Three Brand Basics to Lock In Before Anything Else
Before you open any design tool, define these three elements and document them somewhere your team can find them:
Tier 1 — Brand colors Choose one or two primary colors and use them everywhere. A signature brand color can boost brand recognition by 80%, and 84.6% of web designers identify cluttered, crowded design as the top mistake small businesses make. Two colors, used consistently, outperform five colors used randomly.
Tier 2 — Font pairing One headline font, one body font. Apply them uniformly across flyers, social posts, email headers, and your website. Free options from platforms like Google Fonts are plentiful and professional.
Tier 3 — Logo variants You need at least two: a full version and a simplified mark or icon that works small — for social profile photos, favicons, and embroidered merchandise. A logo that only works at large sizes is limiting your reach.
With these three locked in, every design decision downstream becomes faster and more consistent.
Design Tools That Remove the Learning Curve
The practical barrier to professional design has dropped considerably. 84% of small businesses already use online design tools, and today's platforms make templated, polished output achievable for any business owner.
Drag-and-drop platforms offer pre-sized templates for flyers, event banners, social graphics, and brochures — complete with layout suggestions that keep designs clean.
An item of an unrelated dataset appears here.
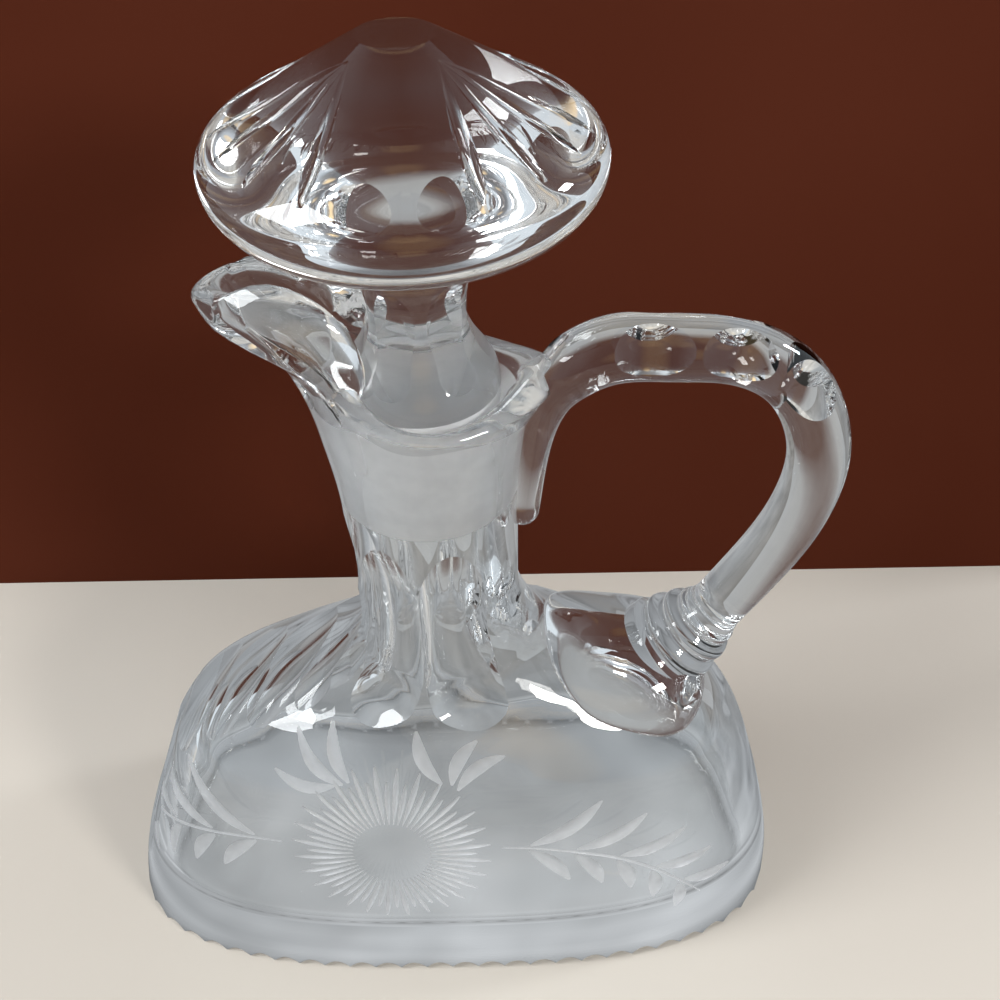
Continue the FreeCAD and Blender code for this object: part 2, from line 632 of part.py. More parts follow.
def head_cuts():
    """The fans of mitre cuts on the head, mirrored from one side of the handle's plane to the other."""
    corner = math.radians(180.0 / FAN_COUNT)
    cone_run = (FAN_START_RADIUS - TABLE_RADIUS) / (CONE_EDGE_RADIUS - TABLE_RADIUS)
    start_height = STOPPER_HEIGHT + cone_run * (CONE_EDGE_HEIGHT - STOPPER_HEIGHT)
    end_height = head_height(FAN_END_RADIUS) - MITRE_DEPTH
    cutters = []
    for across in (-1, 1):
        for along in (-1, 1):
            start = Vec(across * FAN_START_RADIUS * math.sin(corner),
                        along * FAN_START_RADIUS * math.cos(corner), start_height)
            for turn in FAN_END_ANGLES:
                angle = corner + math.radians(turn)
                end = Vec(across * FAN_END_RADIUS * math.sin(angle),
                          along * FAN_END_RADIUS * math.cos(angle), end_height)
                cutters.append(mitre_wedge(start, end))
    return cutters


def make_stopper():
    """Head, faceted stem and ground plug in one solid piece of glass."""
    blank = stopper_profile().revolve(Vec(0, 0, 0), Vec(0, 0, 1), 360)
    return blank.cut(stem_wheels()).cut(head_cuts())


def main():
    os.makedirs("parts", exist_ok=True)
    make_vessel().exportStep("parts/vessel.step")
    make_stopper().exportStep("parts/stopper.step")


main()
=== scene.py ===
import math

import bpy
import numpy as np
from mathutils import Matrix, Vector
from mathutils.bvhtree import BVHTree


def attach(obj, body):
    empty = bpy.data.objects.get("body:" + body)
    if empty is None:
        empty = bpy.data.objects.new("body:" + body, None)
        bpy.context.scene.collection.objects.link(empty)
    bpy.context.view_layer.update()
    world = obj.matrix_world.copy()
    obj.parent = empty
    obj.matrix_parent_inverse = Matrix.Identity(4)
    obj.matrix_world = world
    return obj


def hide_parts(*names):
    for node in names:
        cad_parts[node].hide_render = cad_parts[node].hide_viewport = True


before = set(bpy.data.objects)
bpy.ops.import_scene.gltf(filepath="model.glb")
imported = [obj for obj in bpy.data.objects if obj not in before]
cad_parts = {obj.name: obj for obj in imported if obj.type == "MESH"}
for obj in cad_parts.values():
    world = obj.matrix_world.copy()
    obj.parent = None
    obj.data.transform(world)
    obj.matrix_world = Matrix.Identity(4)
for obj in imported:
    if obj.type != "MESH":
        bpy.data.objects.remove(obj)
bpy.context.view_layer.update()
MM = 0.001
UP = np.array([0.0, 0.0, 1.0])

# ---------------------------------------------------------------- sizes, in millimetres
# Body and lip: (height, half size) from the neck's axis to the spout's side, the handle's side and the front.
LEFT_REACHES = [(0, 61.5), (8, 59.9), (28, 53.4), (44, 46.2), (52, 35.4), (58.5, 22.6), (66, 14.4),
                (78, 12.8), (93, 12.8), (108, 14.4), (118.9, 18.4), (124.6, 26.6), (134, 29.5)]
RIGHT_REACHES = [(0, 61.5), (8, 60.9), (28, 56.2), (44, 50.2), (52, 42.6), (58.5, 30.0), (66, 17.0),
                 (78, 12.8), (93, 12.8), (108, 14.0), (118.9, 20.8), (134, 23)]
DEPTHS = [(0, 28), (8, 27.7), (28, 26.0), (44, 22.4), (52, 19.1), (58.5, 16.2), (66, 13.6), (78, 12.8),
          (93, 12.8), (108, 13.4), (134, 14.4)]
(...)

If you want AI-assisted creation, Adobe Firefly is a generative AI design tool that helps users produce and customize visual content; click for more on how it expands creative options without requiring design experience. Build five core templates — social post, event flyer, email header, banner, and business card — and most routine design work becomes a ten-minute job instead of an afternoon.
In practice: Template-first design is the fastest way to look consistent without hiring someone full-time.
What Customers See When Your Brand Isn't Consistent
Picture two Delaware County businesses that opened the same month, serve the same market, and offer comparable quality.
The first uses the same logo, colors, and fonts on its Google My Business profile, social media, printed materials, and storefront signage. When a customer sees their social ad, they recognize the business on the street. When they Google the name, the photos and visuals match.
The second is just as capable — but its Facebook page uses a slightly different logo, its flyers cycle through four fonts, and its Google photos don't reflect current signage. Nothing is technically wrong. But it doesn't look like one business.
Customers don't articulate the disconnect. They feel it. And they associate visual inconsistency with organizational inconsistency — even when that inference isn't fair.
Bottom line: The fastest design improvement most small businesses can make isn't a new logo — it's using the one they have the same way, everywhere.
Where Your Visuals Need to Show Up
Three channels matter most for Delaware County visibility:
If you haven't updated your Google My Business profile recently — start there. Customers search online before they visit, and your listing's photos are likely your most-viewed brand touchpoint. Refresh them seasonally and make sure they reflect your current signage and colors.
If your social posting is sporadic — nearly a quarter of small businesses aren't posting enough to build visual brand recognition, updating once a month or less. Templated posts let you maintain a steady drumbeat without starting from scratch each time.
If you haven't checked your website on a phone — do it today. More than 60% of website visits now come from mobile devices. Logos, fonts, and images that look crisp on a desktop can become small and cluttered on a 6-inch screen.
With new retail development bringing increased foot traffic to the Delaware area, businesses that show up consistently across these three channels will be positioned to capture customers who are comparison-shopping for the first time.
Growing Your Brand With the Chamber
Delaware Area Chamber members have built-in public moments — ribbon cuttings, groundbreakings, networking events, and the member directory — where their brand is on display. Make sure your visual identity is ready when those opportunities arrive.
Your next step: check your top three channels today. Do your logo, colors, and fonts match across your Google listing, social profiles, and website? If anything is out of sync, that's your starting point.
Frequently Asked Questions
Do I need to hire a designer to create a good logo?
Not necessarily for early-stage businesses. Many owners commission a logo from a freelancer for a few hundred dollars, then maintain it themselves using templates. The essential detail: ask for a vector file (.SVG or .AI) so it scales cleanly at any size. Own your logo file — not just an image export.
What if my current logo feels outdated but a full rebrand seems like too much?
A modest refresh is usually the right move. Updating the color palette to more current tones, cleaning up the font, or adding a simplified icon variant can modernize the look without sacrificing the recognition you've already built. Evolving a logo is cheaper and less risky than replacing it.
How do I keep branding consistent when multiple people touch my marketing?
A one-page brand guide — color hex codes, font names, and a shared folder with logo files — solves most of it. Anyone producing content knows exactly which assets to use and can apply them without guessing. Consistency is a systems problem, not a taste problem.